Closed andreirajkovic closed 3 years ago

andreirajkovic commented 3 years ago

I've been attempting to simulate paired heavy and light chain data, however I've only been able to by modifying lines 695 and 696 in the recombinator.py script.

            # plines += ['input.tree1 = user(file=%s)' % treefname]
            # plines += ['input.tree1.format = Newick']  # this is the default, but adding this keeps it from printing a warning

to

            plines += ['input.tree.file = %s' % treefname]
            plines += ['input.tree.format = Newick']
            plines += ['output.sequence.file = %s' % leaf_seq_fname]

I haven't checked to see whether the simulated data I'm producing makes sense, but I thought I'd bring this issue to your attention.

psathyrella commented 3 years ago

hmmm thanks for posting. It's working for me, I wonder if you have a different version of bpp installed that's earlier in your path, or maybe our use of LD_LIBRARY_PATH isn't working?

partis has two versions of bpp included, which it chooses between based on if --no-per-base-mutation is set. Which is unfortunate, but as far as i could tell the 'newlik' branch, which is necessary for per-base mutation, had to be compiled locally so I couldn't just pull it from a package manager. It looks like atm it's appending its lib path at the end of LD_LIBRARY_PATH, which could be the issue.

psathyrella commented 3 years ago

unfortunately using the three lines ^ that are working for you (with input.tree.file rather than input.tree1) break the newlik branch/per-base-mutation (although they work with per-base mutation off).

If memory serves, their docs suggest they were switching to a new option parsing format, but it seems it's maybe either not completely implemented, or not backwards compatible or something.

andreirajkovic commented 3 years ago

I think you're right about the libraries being a problem echo $LD_LIBRARY_PATH. came up empty so I manually linked them with export LD_LIBRARY_PATH=$LD_LIBRARY_PATH:/partis/packages/bpp-newlik/_build/lib. But even then, bpp complains that the input.tree.file is missing.

As for the version, the command that is being passed contains bpp-newlik/_build so I think partis is correctly inferring the command.

To install bpp-newlik did you do anything beyond executing ./build.sh with-simulation?

Would it be possible to use the most up to date version of bppsuite?

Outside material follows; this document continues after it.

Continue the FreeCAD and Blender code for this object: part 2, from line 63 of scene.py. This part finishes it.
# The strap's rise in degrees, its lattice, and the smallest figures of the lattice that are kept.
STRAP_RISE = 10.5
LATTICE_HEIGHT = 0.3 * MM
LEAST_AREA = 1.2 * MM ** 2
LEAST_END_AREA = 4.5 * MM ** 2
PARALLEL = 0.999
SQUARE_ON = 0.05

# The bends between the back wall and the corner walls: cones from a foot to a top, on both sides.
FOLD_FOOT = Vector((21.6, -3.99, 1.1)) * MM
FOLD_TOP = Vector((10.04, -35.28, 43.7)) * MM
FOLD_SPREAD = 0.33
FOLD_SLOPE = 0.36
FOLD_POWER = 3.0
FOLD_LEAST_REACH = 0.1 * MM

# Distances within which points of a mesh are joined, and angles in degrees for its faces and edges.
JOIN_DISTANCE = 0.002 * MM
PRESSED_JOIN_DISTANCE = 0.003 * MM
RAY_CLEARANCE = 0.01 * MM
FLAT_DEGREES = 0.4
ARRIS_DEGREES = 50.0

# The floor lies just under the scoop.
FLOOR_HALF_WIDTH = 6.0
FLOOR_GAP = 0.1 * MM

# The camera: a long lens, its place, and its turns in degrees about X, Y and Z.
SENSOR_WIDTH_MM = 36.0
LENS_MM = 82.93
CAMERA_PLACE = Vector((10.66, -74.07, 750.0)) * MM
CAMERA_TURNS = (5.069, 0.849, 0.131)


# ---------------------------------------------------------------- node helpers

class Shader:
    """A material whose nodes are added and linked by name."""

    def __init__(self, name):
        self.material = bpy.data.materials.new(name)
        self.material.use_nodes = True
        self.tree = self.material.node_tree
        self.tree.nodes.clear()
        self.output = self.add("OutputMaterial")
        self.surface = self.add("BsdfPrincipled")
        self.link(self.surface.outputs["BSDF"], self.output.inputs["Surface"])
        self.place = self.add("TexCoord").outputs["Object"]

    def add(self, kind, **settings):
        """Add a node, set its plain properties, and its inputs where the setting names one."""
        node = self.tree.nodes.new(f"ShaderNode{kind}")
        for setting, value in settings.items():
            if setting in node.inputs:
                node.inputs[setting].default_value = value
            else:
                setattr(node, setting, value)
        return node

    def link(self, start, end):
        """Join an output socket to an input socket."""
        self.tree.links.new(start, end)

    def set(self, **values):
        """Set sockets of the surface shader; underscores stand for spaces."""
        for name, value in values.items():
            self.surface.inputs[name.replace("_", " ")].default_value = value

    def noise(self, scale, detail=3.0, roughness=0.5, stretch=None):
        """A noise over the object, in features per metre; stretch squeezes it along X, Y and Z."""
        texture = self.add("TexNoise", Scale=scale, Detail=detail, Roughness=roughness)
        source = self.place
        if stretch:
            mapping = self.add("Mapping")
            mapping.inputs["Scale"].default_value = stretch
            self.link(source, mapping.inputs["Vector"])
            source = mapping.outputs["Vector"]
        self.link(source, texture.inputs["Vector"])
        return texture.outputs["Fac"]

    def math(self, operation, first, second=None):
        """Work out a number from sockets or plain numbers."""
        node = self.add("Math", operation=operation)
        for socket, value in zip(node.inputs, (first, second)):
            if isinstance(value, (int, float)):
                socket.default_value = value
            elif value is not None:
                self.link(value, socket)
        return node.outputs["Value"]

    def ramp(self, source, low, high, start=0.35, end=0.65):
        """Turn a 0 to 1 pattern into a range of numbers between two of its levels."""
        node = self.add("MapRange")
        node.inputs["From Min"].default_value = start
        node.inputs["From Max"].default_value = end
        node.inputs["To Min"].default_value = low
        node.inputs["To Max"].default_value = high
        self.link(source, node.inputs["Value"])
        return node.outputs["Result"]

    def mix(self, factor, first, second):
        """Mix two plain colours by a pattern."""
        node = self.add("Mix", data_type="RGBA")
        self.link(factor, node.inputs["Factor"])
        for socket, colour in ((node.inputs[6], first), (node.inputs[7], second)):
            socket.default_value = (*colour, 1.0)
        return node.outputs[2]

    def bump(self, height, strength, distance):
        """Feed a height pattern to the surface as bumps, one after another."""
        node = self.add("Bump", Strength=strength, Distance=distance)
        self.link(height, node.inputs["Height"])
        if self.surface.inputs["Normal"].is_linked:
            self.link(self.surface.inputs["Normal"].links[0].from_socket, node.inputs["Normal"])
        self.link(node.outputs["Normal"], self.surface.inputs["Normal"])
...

Also I didn't know this, but cloning a repo does not actually clone the branch repos e.g. the eigen3 directory is empty and I have to manually clone each of those branched directories. Is that the intended behavior?

psathyrella commented 3 years ago

I'm not sure I'm understanding, but the LD_LIBRARY_PATH modification in recombinator.py I think only affects the env it'll use to run the subprocs, and not the env you're running partis from. If the shell you're running from has an unset ld path, that does suggest that it's also empty when recombinator starts adding to it, but something else (outside partis) could be modifying it beforehand as well.

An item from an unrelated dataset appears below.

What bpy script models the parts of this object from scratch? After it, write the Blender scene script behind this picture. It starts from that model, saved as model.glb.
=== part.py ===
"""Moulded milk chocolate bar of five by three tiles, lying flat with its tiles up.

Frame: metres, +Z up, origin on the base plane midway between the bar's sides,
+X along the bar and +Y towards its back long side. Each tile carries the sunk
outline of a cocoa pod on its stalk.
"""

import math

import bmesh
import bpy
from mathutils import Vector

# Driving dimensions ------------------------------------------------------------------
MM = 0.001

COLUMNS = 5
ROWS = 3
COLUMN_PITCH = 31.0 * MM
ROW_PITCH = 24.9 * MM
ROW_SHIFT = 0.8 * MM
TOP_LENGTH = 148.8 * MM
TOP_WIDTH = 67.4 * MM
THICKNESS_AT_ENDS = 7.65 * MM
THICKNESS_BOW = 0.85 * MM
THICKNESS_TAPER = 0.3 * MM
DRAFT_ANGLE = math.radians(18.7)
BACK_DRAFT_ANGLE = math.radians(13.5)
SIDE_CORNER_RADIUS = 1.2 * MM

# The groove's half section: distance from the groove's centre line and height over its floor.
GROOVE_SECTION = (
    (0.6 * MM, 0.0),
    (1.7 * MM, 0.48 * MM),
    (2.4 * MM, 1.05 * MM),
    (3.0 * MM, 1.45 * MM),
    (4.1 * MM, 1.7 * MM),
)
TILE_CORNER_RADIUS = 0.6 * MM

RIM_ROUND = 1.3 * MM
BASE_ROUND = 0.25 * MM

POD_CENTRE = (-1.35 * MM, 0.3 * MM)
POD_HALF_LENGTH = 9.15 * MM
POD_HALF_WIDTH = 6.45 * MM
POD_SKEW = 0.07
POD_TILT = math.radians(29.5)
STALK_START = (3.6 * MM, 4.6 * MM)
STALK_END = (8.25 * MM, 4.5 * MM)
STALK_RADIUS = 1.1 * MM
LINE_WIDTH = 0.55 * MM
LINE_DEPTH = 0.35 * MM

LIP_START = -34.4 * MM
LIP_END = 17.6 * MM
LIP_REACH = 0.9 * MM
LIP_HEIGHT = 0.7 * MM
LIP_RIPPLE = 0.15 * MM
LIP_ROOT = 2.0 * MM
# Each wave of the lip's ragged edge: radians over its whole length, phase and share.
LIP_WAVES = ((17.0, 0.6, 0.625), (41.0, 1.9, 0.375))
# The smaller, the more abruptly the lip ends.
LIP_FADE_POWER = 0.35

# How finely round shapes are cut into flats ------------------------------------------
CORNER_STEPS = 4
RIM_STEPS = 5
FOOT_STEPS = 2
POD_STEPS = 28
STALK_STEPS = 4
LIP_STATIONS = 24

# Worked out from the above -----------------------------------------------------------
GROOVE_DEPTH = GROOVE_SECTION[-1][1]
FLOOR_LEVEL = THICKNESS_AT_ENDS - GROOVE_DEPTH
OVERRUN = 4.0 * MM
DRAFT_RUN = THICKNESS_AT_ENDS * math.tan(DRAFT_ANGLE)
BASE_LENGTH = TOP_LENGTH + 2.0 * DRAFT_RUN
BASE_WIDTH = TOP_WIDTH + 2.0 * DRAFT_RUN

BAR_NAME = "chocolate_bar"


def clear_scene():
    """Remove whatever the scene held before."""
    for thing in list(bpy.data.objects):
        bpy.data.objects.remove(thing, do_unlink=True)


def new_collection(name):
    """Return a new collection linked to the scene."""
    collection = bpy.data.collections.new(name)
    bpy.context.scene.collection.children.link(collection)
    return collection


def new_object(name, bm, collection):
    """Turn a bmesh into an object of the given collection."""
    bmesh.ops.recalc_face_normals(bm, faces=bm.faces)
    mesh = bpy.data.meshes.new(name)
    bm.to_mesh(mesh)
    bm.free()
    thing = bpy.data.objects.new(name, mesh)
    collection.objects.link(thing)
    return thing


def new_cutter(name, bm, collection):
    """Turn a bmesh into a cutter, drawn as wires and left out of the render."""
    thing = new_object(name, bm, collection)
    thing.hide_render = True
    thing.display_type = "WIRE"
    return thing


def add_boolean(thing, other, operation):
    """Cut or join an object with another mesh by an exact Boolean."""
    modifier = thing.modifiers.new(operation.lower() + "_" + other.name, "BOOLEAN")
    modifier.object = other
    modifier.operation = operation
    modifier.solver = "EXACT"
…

No, the compilation in build.sh works for me.

I believe not, it looks to me like newlik is still many commits ahead of master, i don't know their plans for eventually merging, this thread is my only knowledge of that history.

Ah, this could be the problem. These are all git submodules (i.e. need a specific commit, for instance this), so if you cloned, you will have presumably pulled the wrong branch. I've only been testing the Docker install recently, which pulls submodules by default. What you want to do is this:

git submodule update --init --recursive

EDIT: to be clear, you'll presumably need to nuke what you have, then init/update the submodules.

I'll add it to the manual now.

psathyrella commented 3 years ago

ok added clone/submodule commands to docs. I'll need to finish a few things before I merge it to master tho.

andreirajkovic commented 3 years ago

The git hub submodule update fixed bpp_ newlik package! However I'm still having trouble simulating results that generate anything more than a singleton. I produce a simulated dataset with the following command:

./bin/partis simulate --paired-loci --simulate-from-scratch --paired-outdir /data/sim_scratch/ --n-sim-events 100 -n-trees 25

Next I run a partition on that data, but it only detects a single cluster. Am I missing some parameter here to force a more complex partition? ./bin/partis partition --infname /data/sim_scratch/all-seqs.fa --paired-loci --paired-outdir /data/param_output --n-procs 8 --count-parameters --parameter-out-dir /data/param_output

Simulating data from the partition confirms that only a single cluster exists for each pair. ./bin/partis simulate --paired-loci --parameter-dir /data/param_output/parameters --paired-outdir /data/simulated_output

Thank you so far for all your help :D

EDIT: The initial simulated dataset has clusters with > 1 pair of heavy and light chain.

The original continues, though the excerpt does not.